Mas a estratégia foi prejudicada pelo recrudescimento dos
bombardeios em Beirute. "Os
motoristas disseram que seria
uma operação de risco e decidiram não ir, mas estamos trabalhando em tempo integral e no
limite da nossa capacidade".
Indignação
O comerciante santista Gihad Azanki, um dos organizadores do comboio, reagiu com
indignação. "A "cúpula do mal"
do Itamaraty cometeu uma
crueldade enorme com pessoas
em extrema necessidade", disse Azanki à Folha, por telefone,
da cidade de Karaoun.
Estima-se que haja cerca de
6.000 cidadãos brasileiros na
região do Bekaa, espalhados
por 52 municípios. O cálculo é
do paulistano Mohamad Abduni, vereador em um desses municípios, Sultan Yakob, o mesmo em que na última quarta
morreu o empresário Dib Barakat, a sétima vítima brasileira
dos ataques israelenses.
Abduni, que também ajudou
a organizar a retirada dos brasileiros, contou que foi surpreendido tarde da noite por
um telefonema do consulado
em Beirute cancelando tudo.
"Foi uma correria para avisar a
todos que não haveria mais o
resgate. O jeito foi usar os alto-falantes das mesquitas", diz.
A sensação é de abandono.
"As pessoas estão chateadas
com o descaso do Itamaraty.
Não estamos em férias. É uma
situação de guerra, numa região de risco, mas o governo parece que não percebeu."
Para Abduni, a situação dos
civis é de completa impotência.
"Estamos no fogo cruzado entre duas forças incontroláveis",
diz o vereador, que pretende
voltar ao Brasil definitivamente assim que possível, para escapar da violência. "O Hizbollah cometeu um erro e nós pagamos por ele. E Israel exerce
seu direito de se defender sem
pensar em pessoas indefesas."
Rumo à Turquia
De Beirute partiu um ônibus
lotado na manhã de ontem.
Além dos 48 passageiros que o
veículo comporta, viajaram até
Adana, na Turquia, seis crianças. Uma bandeira brasileira foi
amarrada no teto do ônibus para que ele não fosse confundido
com um alvo militar pelos caças
de Israel.
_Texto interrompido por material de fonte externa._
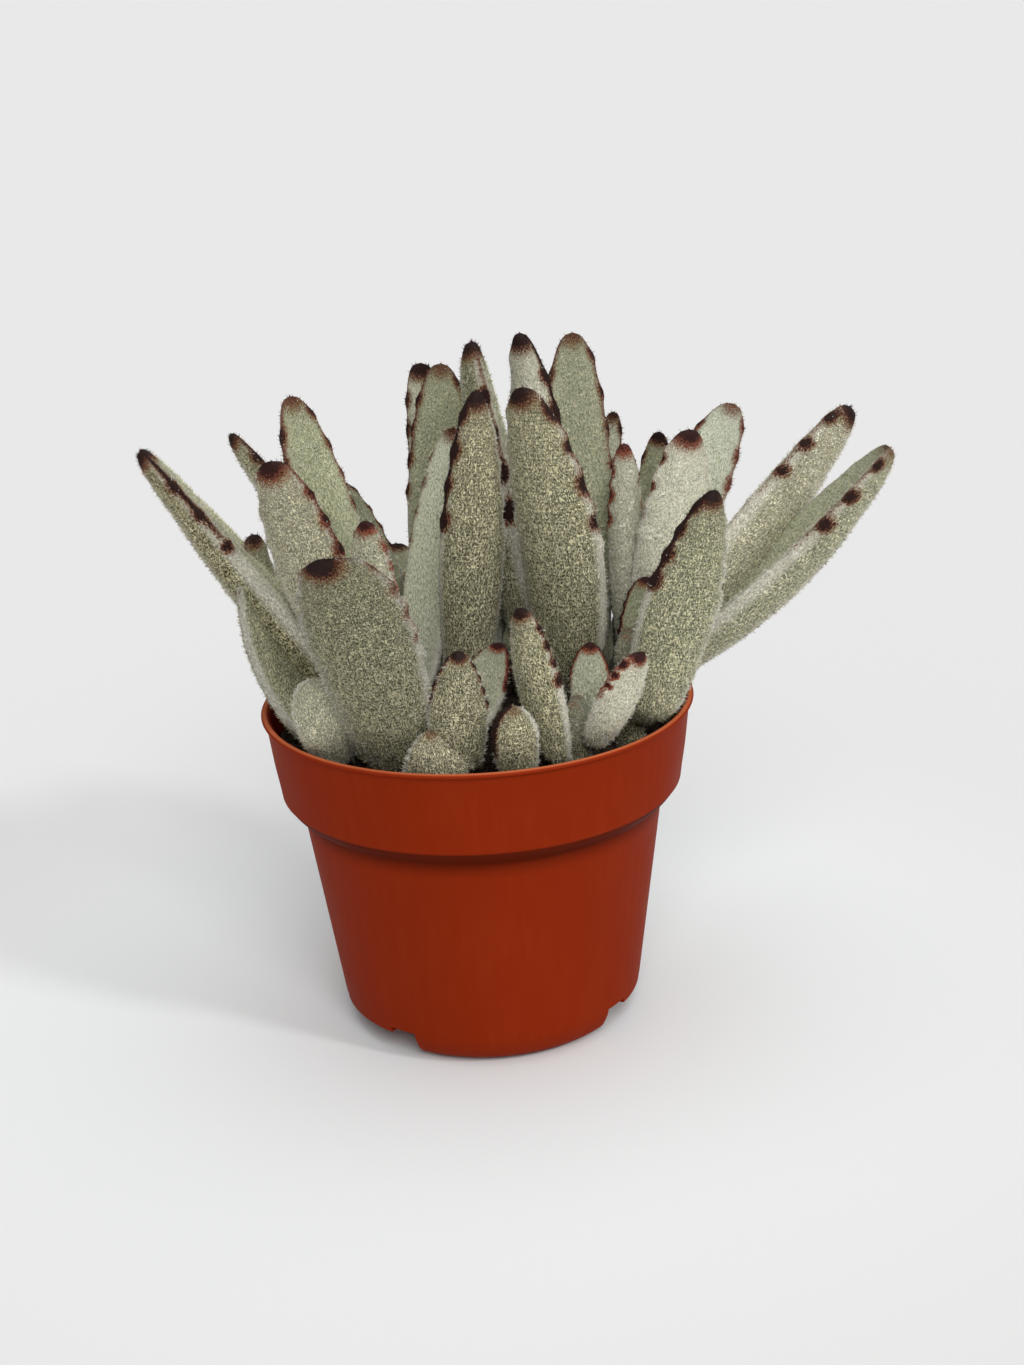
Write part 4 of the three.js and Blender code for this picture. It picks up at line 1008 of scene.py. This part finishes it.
HAIRS_PER_SQUARE_MM = 2.1
HAIRS_LEFT_DEEP_INSIDE = 0.4
HAIR_LENGTH = 0.95
HAIR_RADIUS = 0.085
HAIR_SUNK = 0.12
HAIR_LEAN = (0.2, 0.8)
HAIR_STRAY = 0.42
LENGTH_SPREAD = (0.6, 1.25)
RADIUS_SPREAD = (0.7, 1.3)
HAIR_TONES = {
    "white": (0.90, 0.88, 0.80),
    "cream": (0.82, 0.78, 0.54),
    "straw": (0.62, 0.54, 0.30),
    "sage": (0.42, 0.46, 0.22),
    "dusk": (0.085, 0.080, 0.044),
    "rust": (0.26, 0.070, 0.033),
    "umber": (0.032, 0.013, 0.009),
}
# how brown a place has to be for rust and for umber hairs, how much that strays from hair to hair, and how
# many hairs of the fringe stay pale on a mark, by how much
RUST_FROM = 0.25
UMBER_FROM = 0.42
MARK_STRAY = 0.07
PALE_ON_MARK = 0.09
PALE_BY = 0.6
# shares of the tones: white at least, on a pale leaf and on the fringe; dusk, and how much less of it there
# is in the open, so that the extra dusky hairs deep inside are painted shade, and on the inner face; and
# straw or sage among the rest
FRINGE_STEP = (0.85, 0.97)
WHITE_LEAST = 0.05
WHITE_OF_PALE = 0.7
WHITE_OF_FRINGE = 0.8
DUSK_SHARE = 0.45
PAINTED_SHADE_DUSK_LESS_IN_OPEN = 0.2
DUSK_LESS_INSIDE = 0.6
TINTED_SHARE = 0.6
# keeps a division by a length or an area of nothing finite
NEARLY_NOTHING = 1e-9


def hair_material(name, colour):
    """One tone of hair: a soft, unpolished fibre."""
    material, tree, shader = new_material(f"hair_{name}")
    feed(tree, shader, [("Base Color", (*colour, 1)), ("Roughness", 0.75), ("Specular IOR Level", 0.25)])
    return material


def sown(rings, stations, turns, draw, density):
    """Points sown evenly over a skin of rings, with the normal there, the way along the blade, and the
    share and turn. A quad is drawn by its area, and a point in it by two even draws u and v."""
    nearby = np.concatenate([rings, rings[:, :1]], 1)
    a, b, c, d = nearby[:-1, :-1], nearby[:-1, 1:], nearby[1:, 1:], nearby[1:, :-1]
    cross = np.cross(c - a, d - b)
    area = np.linalg.norm(cross, axis=-1) / 2
    count = draw.poisson(area.sum() * density)
    quad = draw.choice(area.size, count, p=(area / area.sum()).ravel())
    i, j = np.unravel_index(quad, area.shape)
    u, v = draw.uniform(0, 1, (2, count, 1))
    point = a[i, j] * (1 - u) * (1 - v) + b[i, j] * u * (1 - v) + c[i, j] * u * v + d[i, j] * (1 - u) * v
    normal = cross[i, j] / np.maximum(2 * area[i, j], NEARLY_NOTHING)[:, None]
    way = d[i, j] - a[i, j]
    way /= np.linalg.norm(way, axis=1)[:, None] + NEARLY_NOTHING
    s = stations[i] + v[:, 0] * (stations[i + 1] - stations[i])
    turn = turns[j] + u[:, 0] * (turns[1] - turns[0])
    return point, normal, way, s, turn


def spikes(name, point, normal, way, tone, draw):
    """A mesh of closed spikes: three corners round the root, which is sunk into the skin, and one at the tip,
    which lies along normal + lean way + a random part."""
    count = len(point)
    stray = draw.normal(0, HAIR_STRAY, (count, 3))
    aim = normal + way * draw.uniform(*HAIR_LEAN, (count, 1)) + stray
    aim /= np.linalg.norm(aim, axis=1)[:, None]
    first = np.cross(aim, draw.normal(0, 1, (count, 3)))
    first /= np.linalg.norm(first, axis=1)[:, None]
    second = np.cross(aim, first)
    radius = HAIR_RADIUS * draw.uniform(*RADIUS_SPREAD, (count, 1))
    length = HAIR_LENGTH * draw.uniform(*LENGTH_SPREAD, (count, 1))
    root = point - normal * HAIR_SUNK
    third = 2 * np.pi / 3
    corners = [root + radius * (first * np.cos(third * k) + second * np.sin(third * k)) for k in range(3)]
    vertices = np.stack([*corners, root + aim * length], 1).reshape(-1, 3) / 1000
    faces = np.array([(0, 1, 3), (1, 2, 3), (2, 0, 3), (2, 1, 0)])
    corners_of_faces = (faces[None] + 4 * np.arange(count)[:, None, None]).reshape(-1)
    mesh = bpy.data.meshes.new(name)
    mesh.vertices.add(4 * count)
    mesh.vertices.foreach_set("co", vertices.ravel())
    mesh.loops.add(12 * count)
    mesh.loops.foreach_set("vertex_index", corners_of_faces)
    mesh.polygons.add(4 * count)
    mesh.polygons.foreach_set("loop_start", np.arange(0, 12 * count, 3))
    mesh.polygons.foreach_set("material_index", np.repeat(tone, 4))
    mesh.update(calc_edges=True)
    return new_object(name, mesh)


def hair_tone(mark, turn, look, opened, draw):
    """The tone of each hair: umber on a mark, rust round it, and else a draw that follows the leaf's looks
    and how open its place is, with more dusky hairs deep inside as painted shade. The fringe of the margins
    is paler, and a few of its hairs stay pale on a mark."""
    tones = list(HAIR_TONES)
    inner = smooth(np.sin(turn), *INNER_STEP)
    fringe = smooth(np.abs(np.cos(turn)), *FRINGE_STEP)
    ragged = mark + draw.normal(0, MARK_STRAY, mark.shape)
    ragged -= PALE_BY * (draw.uniform(0, 1, mark.shape) < PALE_ON_MARK * fringe)
    green = np.maximum(look["green"], inner)
    white = np.maximum(WHITE_LEAST + WHITE_OF_PALE * look["pale"], WHITE_OF_FRINGE * fringe)
    dusk = (1 - white) * (DUSK_SHARE - PAINTED_SHADE_DUSK_LESS_IN_OPEN * opened) * (1 - DUSK_LESS_INSIDE * inner)
    straw = (1 - white - dusk) * (1 - green) * TINTED_SHARE
    sage = (1 - white - dusk) * green * TINTED_SHARE
    limits = np.cumsum([white, dusk, straw, sage], 0)
    chance = draw.uniform(0, 1, mark.shape)
    picks = [tones.index(name) for name in ("white", "dusk", "straw", "sage")]
    tone = np.select(list(chance < limits), picks, tones.index("cream"))
    tone = np.where(ragged > RUST_FROM, tones.index("rust"), tone)
    return np.where(ragged > UMBER_FROM, tones.index("umber"), tone)


hair_materials = [hair_material(name, colour) for name, colour in HAIR_TONES.items()]
hair_draw = np.random.default_rng(23)
for stem_name, skins in skins_of.items():
    parts = []
    for leaf, look, rings, stations, turns in skins:
        point, normal, way, s, turn = sown(rings, stations, turns, hair_draw, HAIRS_PER_SQUARE_MM)
        mark = np.zeros(len(s)) if leaf is None else marks(s, turn, leaf, look)
        opened = openness(point)
        tone = hair_tone(mark, turn, look, opened, hair_draw)
        share_kept = HAIRS_LEFT_DEEP_INSIDE + (1 - HAIRS_LEFT_DEEP_INSIDE) * opened
        kept = (hair_draw.uniform(0, 1, len(s)) < share_kept) & (point[:, 2] > SOIL_TOP)
        parts.append([values[kept] for values in (point, normal, way, tone)])
    point, normal, way, tone = (np.concatenate(values) for values in zip(*parts))
    felt_piece = spikes(f"felt_{stem_name}", point, normal, way, tone, hair_draw)
    for material in hair_materials:
        felt_piece.data.materials.append(material)
    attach(felt_piece, "root")


# ---- Floor and light
# A wide, pale, matte floor under even white light, with a soft lamp from above, one from the front and a
# sharper one from the right, which throws the plant's shadow to the left. Near the pot the floor is painted
# paler and less red, painted light that lifts the pot's shade and its red bounce.

FLOOR_HALF = 12.0
FLOOR_CORNERS = [(-1, -1, 0), (1, -1, 0), (1, 1, 0), (-1, 1, 0)]
# how far from the pot's middle, in metres, the floor's painted light near the pot fades into its plain grey
PAINTED_LIGHT_FADE = (0.05, 0.22)
FLOOR_GREY = (0.790, 0.785, 0.785)
FLOOR_PAINTED_LIGHT_NEAR_POT = (0.840, 0.868, 0.869)
SKY_LIGHT = 0.36
SEEN_GREY = (0.81, 0.81, 0.81)
LAMPS = {
    # the way that each lamp shines from, how far it spreads in degrees, and its strength
    "key": ((0.81, -0.59, 0.70), 7, 0.75),
    "overhead": ((0.1, 0.05, 1), 60, 0.80),
    "fill": ((0.15, -1, 0.85), 30, 1.4),
}

floor_mesh = bpy.data.meshes.new("floor")
floor_mesh.from_pydata((FLOOR_HALF * np.array(FLOOR_CORNERS)).tolist(), [], [(0, 1, 2, 3)])
floor = new_object("floor", floor_mesh)
floor_material, floor_tree, floor_shader = new_material("floor_paper_with_painted_light")
# painted light: the floor is paler and less red near the pot, lifting its shade and the pot's red bounce
from_pot = add_node(floor_tree, "ShaderNodeVectorMath", [(0, object_place(floor_tree))], operation="LENGTH")
painted_light_share = stepped(floor_tree, from_pot.outputs["Value"], *PAINTED_LIGHT_FADE)
floor_colour_with_painted_light = mixed(floor_tree, painted_light_share, FLOOR_PAINTED_LIGHT_NEAR_POT, FLOOR_GREY)
matte_floor = [("Base Color", floor_colour_with_painted_light), ("Roughness", 1.0), ("Specular IOR Level", 0.0)]
feed(floor_tree, floor_shader, matte_floor)
floor.data.materials.append(floor_material)

world = bpy.data.worlds.new("studio")
bpy.context.scene.world = world
world.use_nodes = True
sky = world.node_tree.nodes["Background"]
feed(world.node_tree, sky, [("Color", (1, 1, 1, 1)), ("Strength", SKY_LIGHT)])
seen = add_node(world.node_tree, "ShaderNodeBackground", [("Color", (*SEEN_GREY, 1))])
to_camera = add_node(world.node_tree, "ShaderNodeLightPath").outputs["Is Camera Ray"]
sources = [(0, to_camera), (1, sky.outputs[0]), (2, seen.outputs[0])]
chosen = add_node(world.node_tree, "ShaderNodeMixShader", sources)
feed(world.node_tree, world.node_tree.nodes["World Output"], [("Surface", chosen.outputs[0])])

for name, (shines_from, spread, strength) in LAMPS.items():
    lamp_data = bpy.data.lights.new(name, "SUN")
    lamp_data.energy = strength
    lamp_data.angle = np.radians(spread)
    back = np.array(shines_from) / np.linalg.norm(shines_from)
    side = np.cross([0, 1.0, 0], back)
    side /= np.linalg.norm(side)
    lamp_rows = np.eye(4)
    lamp_rows[:3, :3] = np.column_stack([side, np.cross(back, side), back])
    new_object(name, lamp_data).matrix_world = Matrix(lamp_rows.tolist())
bpy.context.scene.view_settings.view_transform = "Standard"
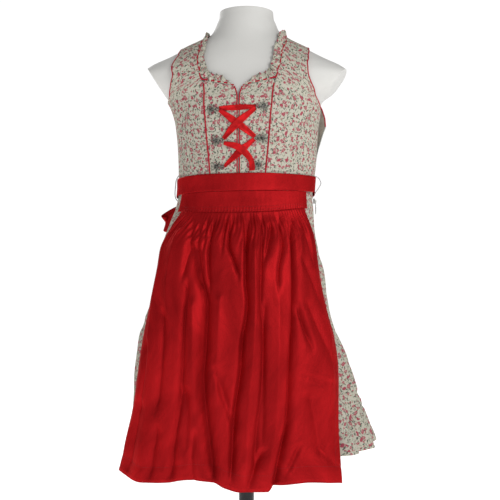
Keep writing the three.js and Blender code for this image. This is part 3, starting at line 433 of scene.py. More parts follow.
def stitches(name, points, out, finish, pitch=3.2, length=2.2, radius=0.22):
    """A line of separate thread stitches that dip into the cloth at their ends."""
    steps = lengths(points[None], 1)[0]
    starts = np.arange(0.5 * pitch, steps[-1] - pitch, pitch)
    share = np.array([0.0, 0.22, 0.5, 0.78, 1.0])
    width = np.array([0.3, 0.9, 1.0, 0.9, 0.3]) * radius
    lift = np.array([-0.5, 0.6, 1.0, 0.6, -0.5]) * radius
    at = starts[:, None] + share[None] * length
    place = np.stack([np.interp(at, steps, points[:, k]) for k in range(3)], -1)
    up = unit(np.stack([np.interp(at, steps, out[:, k]) for k in range(3)], -1))
    along = unit(np.gradient(place, axis=1))
    side = np.cross(up, along)
    sides = 5
    turn = np.linspace(0, 2 * math.pi, sides, endpoint=False)
    ring = side[..., None, :] * np.cos(turn)[:, None] + up[..., None, :] * np.sin(turn)[:, None]
    centre = place + up * lift[None, :, None]
    body = centre[..., None, :] + ring * width[None, :, None, None]
    count = len(starts)
    number = np.arange(count * 5 * sides).reshape(count, 5, sides)
    after = np.roll(number, -1, axis=2)
    quads = np.stack([number[:, :-1], after[:, :-1], after[:, 1:], number[:, 1:]], -1).reshape(-1, 4)
    caps = np.concatenate([number[:, 0, ::-1], number[:, -1]]).tolist()
    mesh = bpy.data.meshes.new(name)
    mesh.from_pydata((body.reshape(-1, 3) * MM).tolist(), [], quads.tolist() + caps)
    mesh.materials.append(finish)
    mesh.polygons.foreach_set("use_smooth", np.ones(len(mesh.polygons), bool))
    return linked(name, mesh)


# Finishes

def colour(red, green, blue):
    """A display colour, 0 to 255, as a linear one."""
    def linear(c):
        c /= 255
        return c / 12.92 if c <= 0.04045 else ((c + 0.055) / 1.055) ** 2.4
    return linear(red), linear(green), linear(blue), 1.0


class Value:
    """A shader socket with arithmetic, where each operator adds a Math node."""

    def __init__(self, paint, socket):
        self.paint = paint
        self.socket = socket

    def __add__(self, other):
        return self.paint.maths("ADD", self, other)

    def __mul__(self, other):
        return self.paint.maths("MULTIPLY", self, other)

    def __truediv__(self, other):
        return self.paint.maths("DIVIDE", self, other)

    __radd__ = __add__
    __rmul__ = __mul__


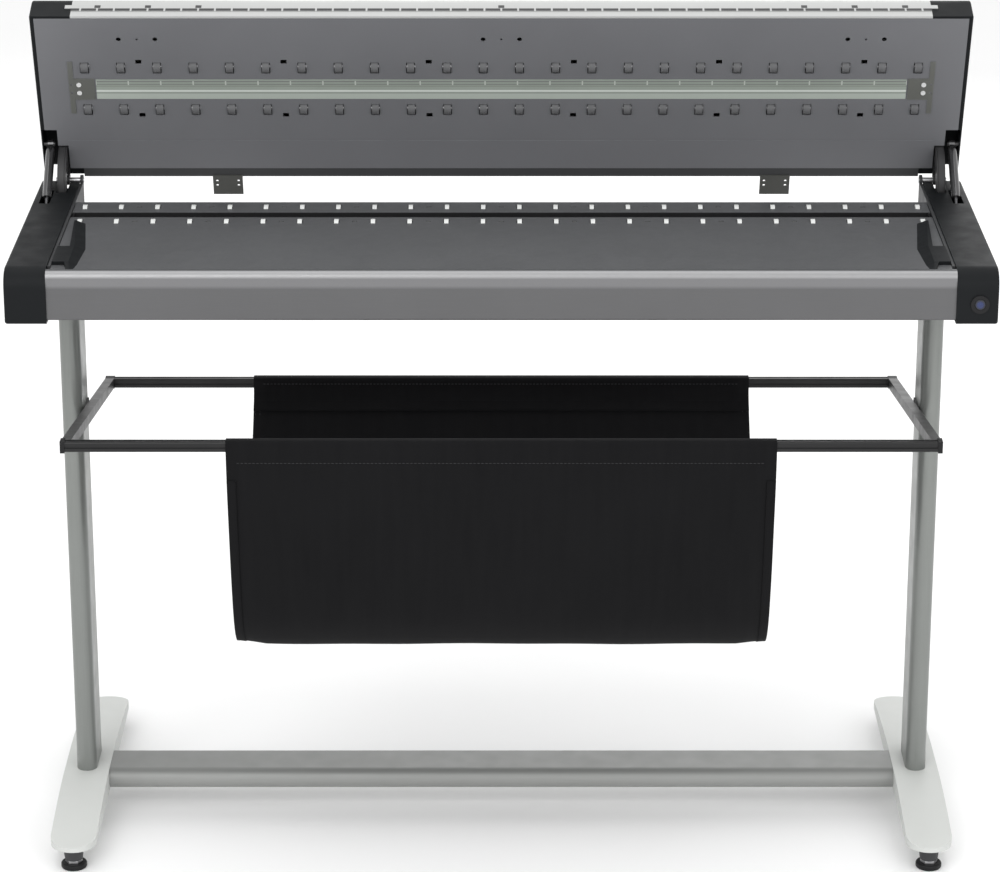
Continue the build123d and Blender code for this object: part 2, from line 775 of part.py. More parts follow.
with BuildPart() as power_inlet:
    inlet_body_x = (inlet_x - inlet_size[0] / 2 + 0.1, inlet_x + inlet_size[0] / 2 - 0.1)
    inlet_body_z = (io_mid_z - inlet_size[1] / 2 + 0.1, io_mid_z + inlet_size[1] / 2 - 0.1)
    block(inlet_body_x, (io_y - 16.0, io_y + sheet), inlet_body_z)
    rim_z = (io_mid_z - 13.5, io_mid_z + 13.5)
    block((inlet_x - 24.0, inlet_x + 24.0), (io_y + sheet, io_y + 2 * sheet), rim_z)
    pocket_x = (inlet_x - 11.5, inlet_x + 11.5)
    pocket_z = (io_mid_z - 7.8, io_mid_z + 7.8)
    block(pocket_x, (io_y - 11.0, io_y + 2 * sheet), pocket_z, mode=Mode.SUBTRACT)
    for x, z in ((-7.0, -2.0), (0.0, 3.0), (7.0, -2.0)):
        pin_x = (inlet_x + x - 1.0, inlet_x + x + 1.0)
        block(pin_x, (io_y - 12.0, io_y - 1.0), (io_mid_z + z - 2.0, io_mid_z + z + 2.0))
power_inlet.part.label = "power_inlet"
export_step(power_inlet.part, "parts/power_inlet.step")

bezel_depth = 20.0
bezel_front_y = cap_front_y - 2.0

with BuildPart() as button_bezel:
    bezel_plane = Plane.XZ.offset(-bezel_front_y)
    with BuildSketch(bezel_plane):
        with Locations((button_x, button_z)):
            Circle(bezel_radius)
    extrude(amount=-(cap_front_y - bezel_front_y))
    with BuildSketch(bezel_plane):
        with Locations((button_x, button_z)):
            Circle(bezel_barrel)
    extrude(amount=-bezel_depth)
    with BuildSketch(bezel_plane):
        with Locations((button_x, button_z)):
            Circle(button_radius + 0.3)
    extrude(amount=-bezel_depth, mode=Mode.SUBTRACT)
button_bezel.part.label = "button_bezel"
export_step(button_bezel.part, "parts/button_bezel.step")

with BuildPart() as power_button:
    with BuildSketch(Plane.XZ.offset(-(bezel_front_y - 0.6))):
        with Locations((button_x, button_z)):
            Circle(button_radius)
    extrude(amount=-14.0)
    front_rim = power_button.faces().sort_by(Axis.Y)[0].edges()
    fillet(front_rim, radius=1.0)
power_button.part.label = "power_button"
export_step(power_button.part, "parts/power_button.step")

# ----------------------------------------------------------------------------
# Lid, shut down onto its underside at w = 3 and turned about the hinge axis
# ----------------------------------------------------------------------------
rail_v = (-19.4, lid_rear_v)
rail_top_w = 18.0
skin = 3.0
hinge_pocket_v = -59.5
strut_pocket_x = (631.6, 653.0)
strut_pocket_v = -87.0
ear_clearance = 9.5


def lid_outline():
    """Outer end view of the lid, in v and w."""
    with BuildSketch() as outline:
        with BuildLine():
            FilletPolyline(
                (lid_front_v, lid_under_w),
                (lid_front_v + 4.0, 50.0),
                (-232.0, lid_top_w),
                (-48.0, lid_top_w),
                (lid_rear_v, 58.0),
                (lid_rear_v, lid_under_w),
                radius=[22.0, 34.0, 40.0, 26.0],
            )
            Line((lid_rear_v, lid_under_w), (lid_front_v, lid_under_w))
        make_face()
    return outline.sketch


def on_side_plane(sketch, x):
    """A v, w sketch carried to the lid's side plane at a place across."""
    return lid_side.offset(x).location * sketch


with BuildPart() as lid_cover:
    extrude(on_side_plane(lid_outline(), -lid_cap_x), amount=2 * lid_cap_x)
    with BuildSketch() as hollow:
        add(lid_outline())
        offset(amount=-skin, kind=Kind.INTERSECTION, mode=Mode.REPLACE)
    cut = on_side_plane(hollow.sketch, -lid_cap_x - 1.0)
    extrude(cut, amount=2 * lid_cap_x + 2.0, mode=Mode.SUBTRACT)
    with BuildSketch(lid_side.offset(-lid_cap_x - 1.0)):
        with Locations(((lid_front_v + 3.4 + lid_rear_v) / 2, 0.0)):
            Rectangle(lid_rear_v - lid_front_v - 3.4, 2 * (lid_under_w + 6.0))
        with Locations((-12.0, 0.0)):
            Rectangle(24.0, 2 * rail_top_w)
    extrude(amount=2 * lid_cap_x + 2.0, mode=Mode.SUBTRACT)
lid_cover.part.label = "lid_cover"
export_step(lid_cover.part, "parts/lid_cover.step")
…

Aparentemente o artifício funcionou, pois ele chegou em segurança a seu destino, de onde os passageiros tentarão embarcar para Istambul
e, de lá, para o Brasil.
O Itamaraty mudou a data de
saída de Adana de um dos vôos
da FAB. O "Sucatão", avião de
150 lugares que decolaria na
terça para São Paulo, sairá na
quarta. Na quinta, outro avião
trará mais 80 passageiros. Os
dois aviões ainda voarão no domingo e na segunda, transportando ao todo 460 pessoas.
A Varig ofereceu um avião,
mas a empresa ainda precisa
convencer um arrendador a liberar uma aeronave. Segundo
Vieira, outras companhias internacionais ofertaram ajuda.
De acordo com o embaixador, o governo também considera a possibilidade de contratar embarcações, o que não resolve, porém, o problema dos
que estão no vale do Bekaa, região isolada por montanhas.